EMMA: THE TRUE STORY OF CANADA'S UNLIKELY SPY.
Callwood, June.
Don Mills (Ont.), Stoddart, c1984. 277pp, cloth, $19.95, ISBN 0-7737-0226-X.CIP
Volume 13 Number 1
Spy fiction abounds with dashing and sinister James Bond figures daring fate or the turn of a card with equal aplomb, but true spy stories are peopled by sad little misfits like Emma, code-named NORA, an Ottawa cipher clerk in the 1940s, who was seduced into the betrayal of secrets she had sworn to keep, and who paid for her naivete with a sentence of two years in Kingston Penitentiary. The story of plain, friendly little Emma Woikin, daughter of a Saskatchewan Doukhobor family, is a pathetic one. A child of the terrible Depression years, the golden time of her life centred around her one great love, her hulking young farmer husband Bill Woikin. When the only child she was ever able to bear was stillborn, and after Bill committed suicide, Emma was left with an empty life. Apparently, in all the years that followed, she was never able to fill that emptiness. She moved away from her prairie home to leave her sad memories behind and to find work in Ottawa.
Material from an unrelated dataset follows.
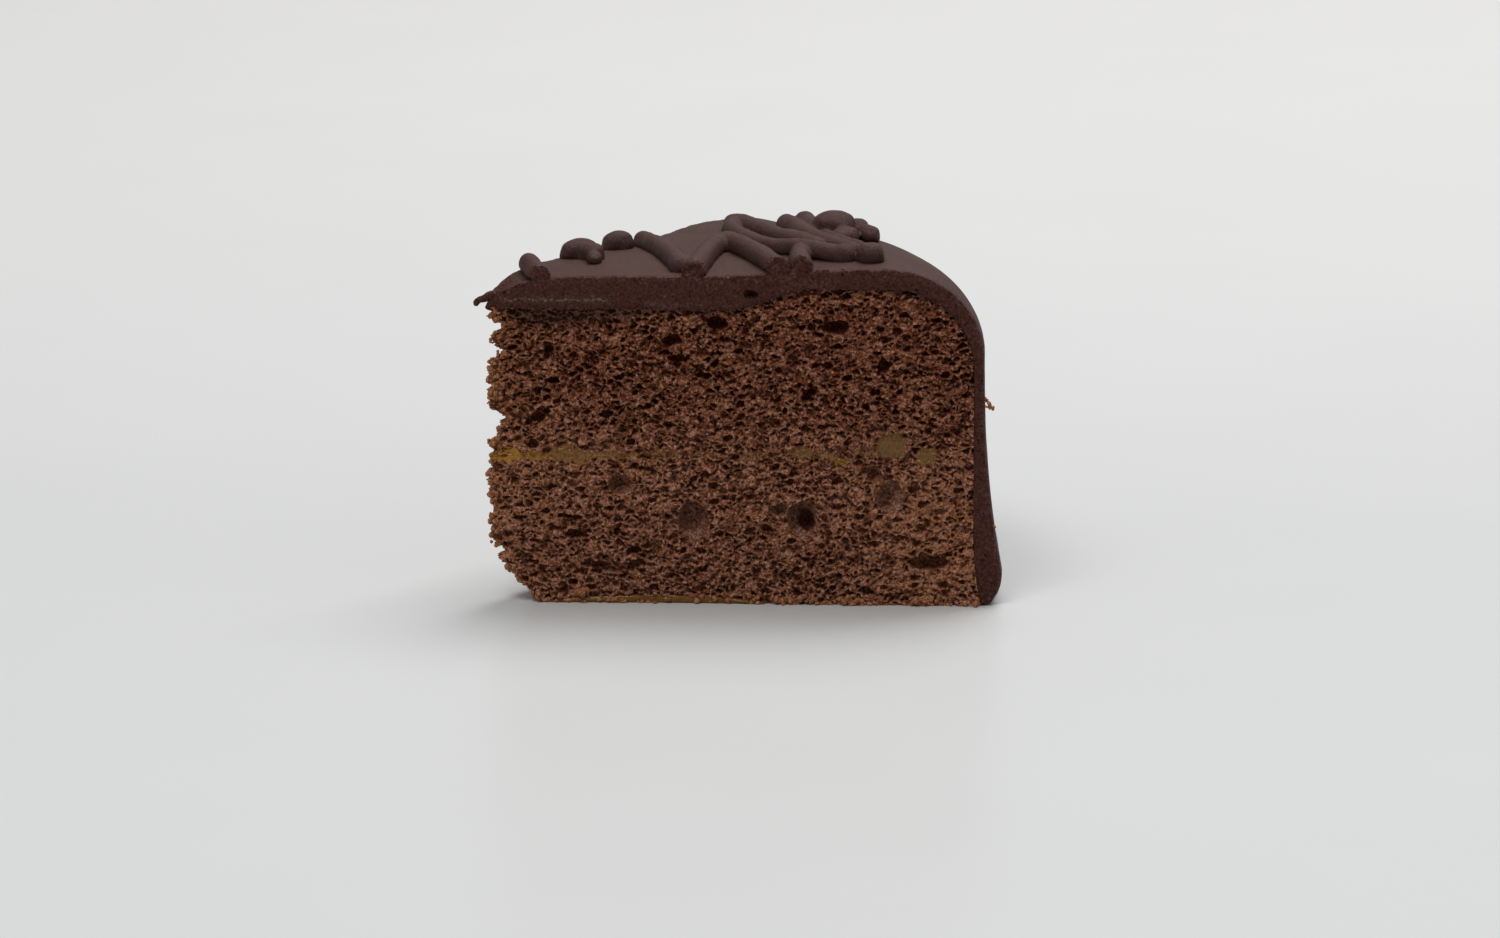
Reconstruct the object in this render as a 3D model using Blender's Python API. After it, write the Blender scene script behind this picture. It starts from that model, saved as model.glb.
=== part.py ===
"""A wedge cut from a sachertorte, modelled for Blender 4.5 (metres, +Z up).

The slice is two chocolate sponge layers with apricot jam between them and a little more under
them, a poured chocolate icing that covers the top and runs down the rim, and piped chocolate
drops and strings on the icing.

Everything is modelled about the torte's own axis, which is the slice's apex: the near cut runs
along +X, the far cut lies SLICE_ANGLE further round, and z = 0 is what the slice stands on.  The
last step moves the whole slice so that the origin is under the middle of its box.
"""

import math

import bmesh
import bpy
from mathutils import Matrix, Vector
from mathutils.geometry import delaunay_2d_cdt

MM = 0.001
GAP = 0.3 * MM  # between pieces that touch

# The torte and the wedge
TORTE_RADIUS = 79.7 * MM  # apex to the icing's outside, halfway up the rim
SLICE_ANGLE = math.radians(52)
TOP_HEIGHT = 54.6 * MM  # the icing's highest run, just inside the shoulder
WEDGE_STEPS = 11

# Icing, outside: a dished top, an elliptic shoulder, a rim that flares to a foot
DISH_DEPTH = 1.3 * MM
DISH_EDGE = (35 * MM, 58 * MM)  # the top climbs out of the dish between these radii
NOSE_DROOP = 5.6 * MM
NOSE_REACH = 4.2 * MM
NOSE_BLUNT = 1.2 * MM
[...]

Her bewildered entanglement with Soviet agents, and her arrest and the suspension of her civil liberties following the Gouzenko disclosures, at this date arouse more pity for her plight than indignation at her feeble and ill-understood disloyalty. In this unhappy account of a misplaced person who should have spent her life tending the crowded nursery she longed for, but could never have, June Callwood reaches back across the years to this sad woman in forgiving friendship.